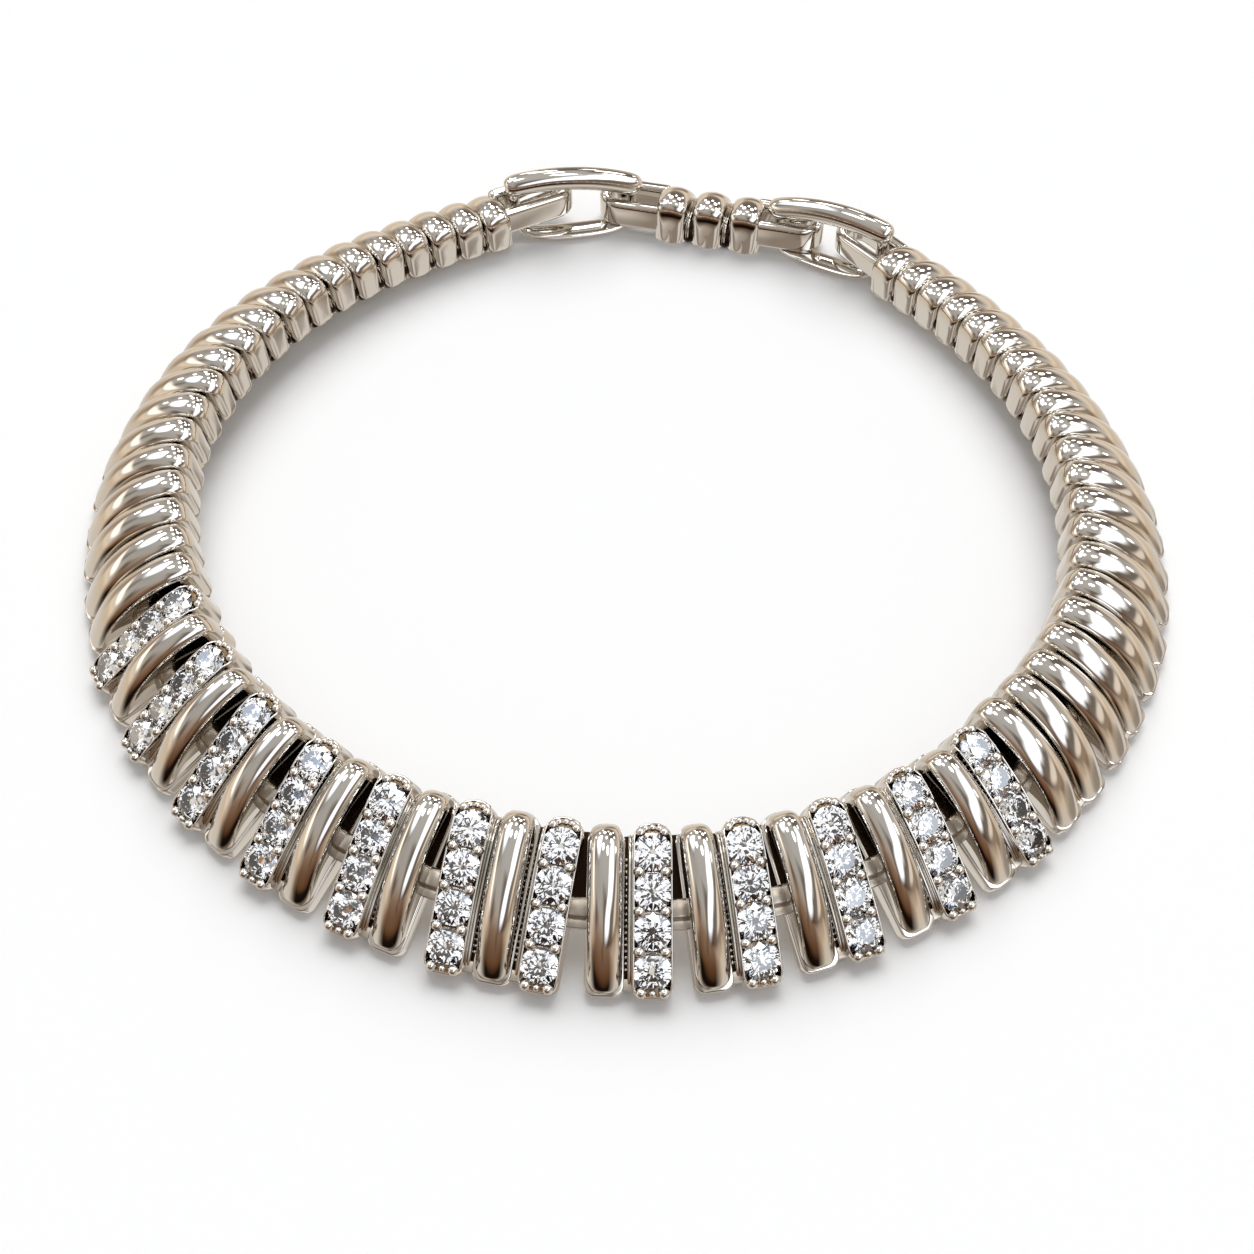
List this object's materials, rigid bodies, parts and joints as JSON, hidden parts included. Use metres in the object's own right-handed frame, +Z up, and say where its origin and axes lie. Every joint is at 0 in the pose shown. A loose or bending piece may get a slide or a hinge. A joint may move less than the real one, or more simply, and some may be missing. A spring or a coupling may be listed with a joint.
{
  "type": "collar necklace",
  "caption": "Collar necklace of hinged, rounded gold bars, the front bars alternately set with round brilliants, closed by oval rings.",
  "frame": {"origin": "centre of the bounding box in plan, at the table the collar lies on", "axes": "+Z up from the table, +Y from the front of the collar towards its closure at the back, +X to the right seen from above with the closure at the top"},
  "size_m": [0.1578, 0.1512, 0.0147],
  "materials": {
    "polished_gold": "mirror polished, warm white gold",
    "brilliant": "clear, faceted"
  },
  "bodies": {
    "root": {"link_left_15": "polished_gold", "link_left_14": "polished_gold", "link_left_13": "polished_gold", "link_left_12": "polished_gold", "link_left_11": "polished_gold", "link_left_10": "polished_gold", "link_left_09": "polished_gold", "link_left_08": "polished_gold", "link_left_07": "polished_gold", "link_left_06": "polished_gold", "link_left_05": "polished_gold", "link_left_04": "polished_gold", "link_left_03": "polished_gold", "link_left_02": "polished_gold", "link_left_01": "polished_gold", "link_centre": "polished_gold", "link_right_01": "polished_gold", "link_right_02": "polished_gold", "link_right_03": "polished_gold", "link_right_04": "polished_gold", "link_right_05": "polished_gold", "link_right_06": "polished_gold", "link_right_07": "polished_gold", "link_right_08": "polished_gold", "link_right_09": "polished_gold", "link_right_10": "polished_gold", "link_right_11": "polished_gold", "link_right_12": "polished_gold", "link_right_13": "polished_gold", "link_right_14": "polished_gold", "link_right_15": "polished_gold", "extender": "polished_gold", "clasp_ring_left": "polished_gold", "clasp_ring_right": "polished_gold"}
  },
  "joints": []
}
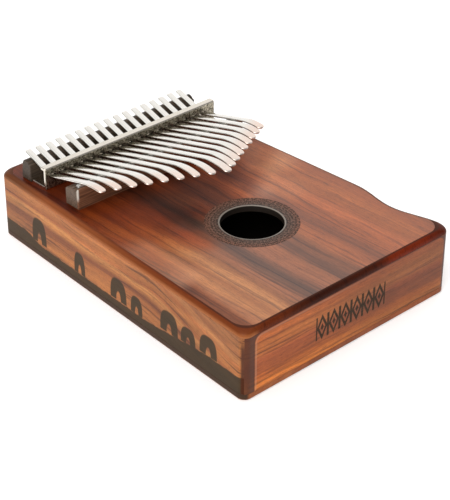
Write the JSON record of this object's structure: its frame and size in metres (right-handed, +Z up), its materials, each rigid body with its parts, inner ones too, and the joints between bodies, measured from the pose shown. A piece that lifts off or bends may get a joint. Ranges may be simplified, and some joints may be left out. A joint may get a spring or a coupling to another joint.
{
  "type": "thumb piano",
  "caption": "Thumb piano (mbira, kalimba) with sprung steel tines held by a bracket over a hollow, tapered wooden box with a round sound hole.",
  "frame": {"origin": "under the middle of the box, on the surface it rests on", "axes": "+Z up; +Y along the box from the player's end to the tuning end; +X to the player's right, towards the scalloped side"},
  "size_m": [0.1316, 0.185, 0.0581],
  "materials": {
    "top_wood": "satin, figured reddish brown",
    "side_wood": "satin, golden brown",
    "end_wood": "satin, reddish brown",
    "back_wood": "satin, dark reddish brown",
    "binding_wood": "satin, very dark reddish brown",
    "block_wood": "raw, unfinished",
    "bridge_wood": "oiled, dark grey-brown",
    "rosette_inlay": "dark inlay with pale flecks",
    "ring_inlay": "pale, satin",
    "rod_steel": "polished",
    "bracket_steel": "polished pressed sheet",
    "screw_steel": "satin",
    "tine_steel": "bright, finely ground"
  },
  "bodies": {
    "body": {"back_board": "back_wood", "left_side": "side_wood", "right_side": "side_wood", "front_end": "end_wood", "rear_end": "end_wood", "key_block": "block_wood", "soundboard": "top_wood", "edge_binding": "binding_wood", "rosette": "rosette_inlay", "sound_hole_ring": "ring_inlay", "front_bridge": "bridge_wood", "front_rod": "rod_steel", "rear_bridge": "bridge_wood", "tine_bracket": "bracket_steel", "bracket_screws": "screw_steel"},
    "tine_01": {"tine_01": "tine_steel"},
    "tine_02": {"tine_02": "tine_steel"},
    "tine_03": {"tine_03": "tine_steel"},
    "tine_04": {"tine_04": "tine_steel"},
    "tine_05": {"tine_05": "tine_steel"},
    "tine_06": {"tine_06": "tine_steel"},
    "tine_07": {"tine_07": "tine_steel"},
    "tine_08": {"tine_08": "tine_steel"},
    "tine_09": {"tine_09": "tine_steel"},
    "tine_10": {"tine_10": "tine_steel"},
    "tine_11": {"tine_11": "tine_steel"},
    "tine_12": {"tine_12": "tine_steel"},
    "tine_13": {"tine_13": "tine_steel"},
    "tine_14": {"tine_14": "tine_steel"},
    "tine_15": {"tine_15": "tine_steel"},
    "tine_16": {"tine_16": "tine_steel"},
    "tine_17": {"tine_17": "tine_steel"}
  },
  "joints": [
    {"name": "tine_01_press", "type": "hinge", "parent": "body", "child": "tine_01", "pos_m": [0, 0.0376, 0.04667], "axis": [1, 0, 0], "range_deg": [0, 1.5], "stiffness_Nm_per_rad": 10.9},
    {"name": "tine_02_press", "type": "hinge", "parent": "body", "child": "tine_02", "pos_m": [0, 0.0376, 0.04667], "axis": [1, 0, 0], "range_deg": [0, 1.62], "stiffness_Nm_per_rad": 8.7},
    {"name": "tine_03_press", "type": "hinge", "parent": "body", "child": "tine_03", "pos_m": [0, 0.0376, 0.04667], "axis": [1, 0, 0], "range_deg": [0, 1.75], "stiffness_Nm_per_rad": 7.2},
    {"name": "tine_04_press", "type": "hinge", "parent": "body", "child": "tine_04", "pos_m": [0, 0.0376, 0.04667], "axis": [1, 0, 0], "range_deg": [0, 1.88], "stiffness_Nm_per_rad": 6.2},
    {"name": "tine_05_press", "type": "hinge", "parent": "body", "child": "tine_05", "pos_m": [0, 0.0376, 0.04667], "axis": [1, 0, 0], "range_deg": [0, 2], "stiffness_Nm_per_rad": 5.4},
    {"name": "tine_06_press", "type": "hinge", "parent": "body", "child": "tine_06", "pos_m": [0, 0.0376, 0.04667], "axis": [1, 0, 0], "range_deg": [0, 2.12], "stiffness_Nm_per_rad": 4.8},
    {"name": "tine_07_press", "type": "hinge", "parent": "body", "child": "tine_07", "pos_m": [0, 0.0376, 0.04667], "axis": [1, 0, 0], "range_deg": [0, 2.25], "stiffness_Nm_per_rad": 4.3},
    {"name": "tine_08_press", "type": "hinge", "parent": "body", "child": "tine_08", "pos_m": [0, 0.0376, 0.04667], "axis": [1, 0, 0], "range_deg": [0, 2.38], "stiffness_Nm_per_rad": 3.9},
    {"name": "tine_09_press", "type": "hinge", "parent": "body", "child": "tine_09", "pos_m": [0, 0.0376, 0.04667], "axis": [1, 0, 0], "range_deg": [0, 2.5], "stiffness_Nm_per_rad": 3.6},
    {"name": "tine_10_press", "type": "hinge", "parent": "body", "child": "tine_10", "pos_m": [0, 0.0376, 0.04667], "axis": [1, 0, 0], "range_deg": [0, 2.38], "stiffness_Nm_per_rad": 3.9},
    {"name": "tine_11_press", "type": "hinge", "parent": "body", "child": "tine_11", "pos_m": [0, 0.0376, 0.04667], "axis": [1, 0, 0], "range_deg": [0, 2.25], "stiffness_Nm_per_rad": 4.2},
    {"name": "tine_12_press", "type": "hinge", "parent": "body", "child": "tine_12", "pos_m": [0, 0.0376, 0.04667], "axis": [1, 0, 0], "range_deg": [0, 2.12], "stiffness_Nm_per_rad": 4.6},
    {"name": "tine_13_press", "type": "hinge", "parent": "body", "child": "tine_13", "pos_m": [0, 0.0376, 0.04667], "axis": [1, 0, 0], "range_deg": [0, 2], "stiffness_Nm_per_rad": 5},
    {"name": "tine_14_press", "type": "hinge", "parent": "body", "child": "tine_14", "pos_m": [0, 0.0376, 0.04667], "axis": [1, 0, 0], "range_deg": [0, 1.88], "stiffness_Nm_per_rad": 5.6},
    {"name": "tine_15_press", "type": "hinge", "parent": "body", "child": "tine_15", "pos_m": [0, 0.0376, 0.04667], "axis": [1, 0, 0], "range_deg": [0, 1.75], "stiffness_Nm_per_rad": 6.3},
    {"name": "tine_16_press", "type": "hinge", "parent": "body", "child": "tine_16", "pos_m": [0, 0.0376, 0.04667], "axis": [1, 0, 0], "range_deg": [0, 1.62], "stiffness_Nm_per_rad": 7.2},
    {"name": "tine_17_press", "type": "hinge", "parent": "body", "child": "tine_17", "pos_m": [0, 0.0376, 0.04667], "axis": [1, 0, 0], "range_deg": [0, 1.5], "stiffness_Nm_per_rad": 8.5}
  ]
}
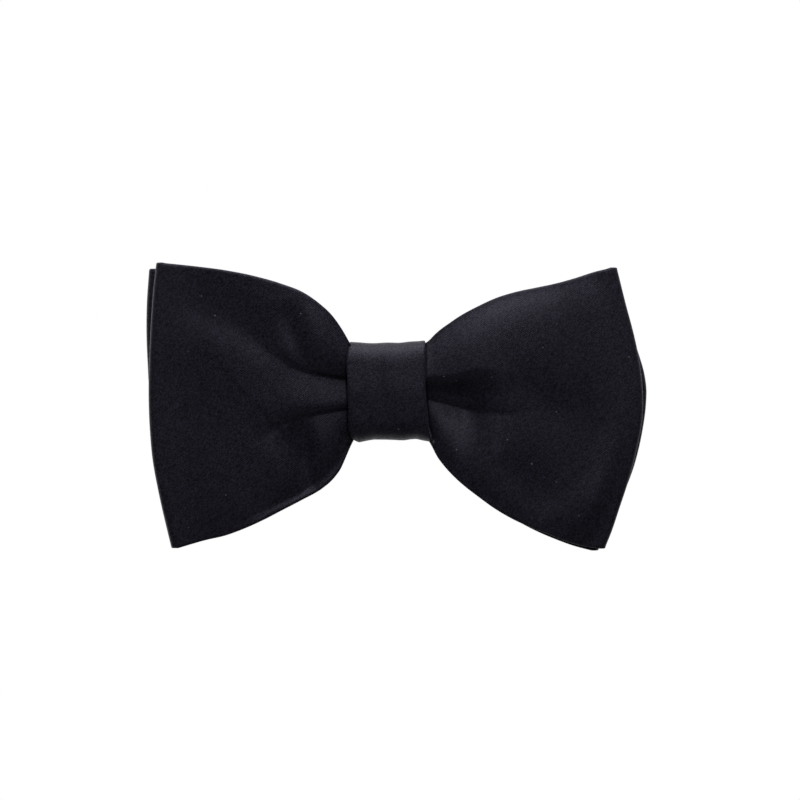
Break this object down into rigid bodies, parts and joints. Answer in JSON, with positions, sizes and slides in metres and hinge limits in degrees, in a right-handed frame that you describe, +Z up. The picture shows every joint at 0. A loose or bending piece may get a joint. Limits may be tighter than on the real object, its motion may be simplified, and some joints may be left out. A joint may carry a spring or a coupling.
{
  "type": "clip-on bow tie",
  "caption": "Ready-tied butterfly bow tie: stacked interlined satin loops gathered by a knot band, with a sprung lever clip behind that grips a collar.",
  "frame": {"origin": "in the plane where the collar is gripped, which is the back face of the clip plate, straight behind the middle of the knot", "axes": "+X across the bow to the right as seen from the front, -Y out of the front, +Y towards the collar, +Z up as worn"},
  "size_m": [0.1194, 0.0234, 0.0693],
  "materials": {
    "satin": "matt twilled satin",
    "interlining": "brushed felt",
    "thread": "twisted thread",
    "nickel_plate": "nickel plated stamped steel",
    "spring_steel": "drawn wire"
  },
  "bodies": {
    "bow": {"front_bow_satin": "satin", "front_bow_interlining": "interlining", "back_bow_satin": "satin", "back_bow_interlining": "interlining", "knot_band_satin": "satin", "knot_band_interlining": "interlining", "waist_binding_thread": "thread", "knot_band_closing_stitches": "thread", "clip_plate": "nickel_plate", "right_pivot_pin": "nickel_plate", "right_spring": "spring_steel", "right_tack_stitch": "thread", "left_pivot_pin": "nickel_plate", "left_spring": "spring_steel", "left_tack_stitch": "thread"},
    "right_jaw": {"right_lever": "nickel_plate"},
    "left_jaw": {"left_lever": "nickel_plate"}
  },
  "joints": [
    {"name": "right_lever_hinge", "type": "hinge", "parent": "bow", "child": "right_jaw", "pos_m": [0.0176, 0.0027, 0], "axis": [0, 0, 1], "range_deg": [0, 20], "stiffness_Nm_per_rad": 0.035, "springref_deg": -14.32, "deforming": ["right_spring"]},
    {"name": "left_lever_hinge", "type": "hinge", "parent": "bow", "child": "left_jaw", "pos_m": [-0.0176, 0.0027, 0], "axis": [0, 0, -1], "range_deg": [0, 20], "stiffness_Nm_per_rad": 0.035, "springref_deg": -14.32, "deforming": ["left_spring"]}
  ]
}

TASK REQUIREMENTS
Read the data above. Pull out each line in which the string "handed" appears.

RESPONSE
List this object's materials, rigid bodies, parts and joints as JSON, hidden parts included. Use metres in the object's own right-handed frame, +Z up, and say where its origin and axes lie. Every joint is at 0 in the pose shown. A loose or bending piece may get a slide or a hinge. A joint may move less than the real one, or more simply, and some may be missing. A spring or a coupling may be listed with a joint.
Write the JSON record of this object's structure: its frame and size in metres (right-handed, +Z up), its materials, each rigid body with its parts, inner ones too, and the joints between bodies, measured from the pose shown. A piece that lifts off or bends may get a joint. Ranges may be simplified, and some joints may be left out. A joint may get a spring or a coupling to another joint.
Break this object down into rigid bodies, parts and joints. Answer in JSON, with positions, sizes and slides in metres and hinge limits in degrees, in a right-handed frame that you describe, +Z up. The picture shows every joint at 0. A loose or bending piece may get a joint. Limits may be tighter than on the real object, its motion may be simplified, and some joints may be left out. A joint may carry a spring or a coupling.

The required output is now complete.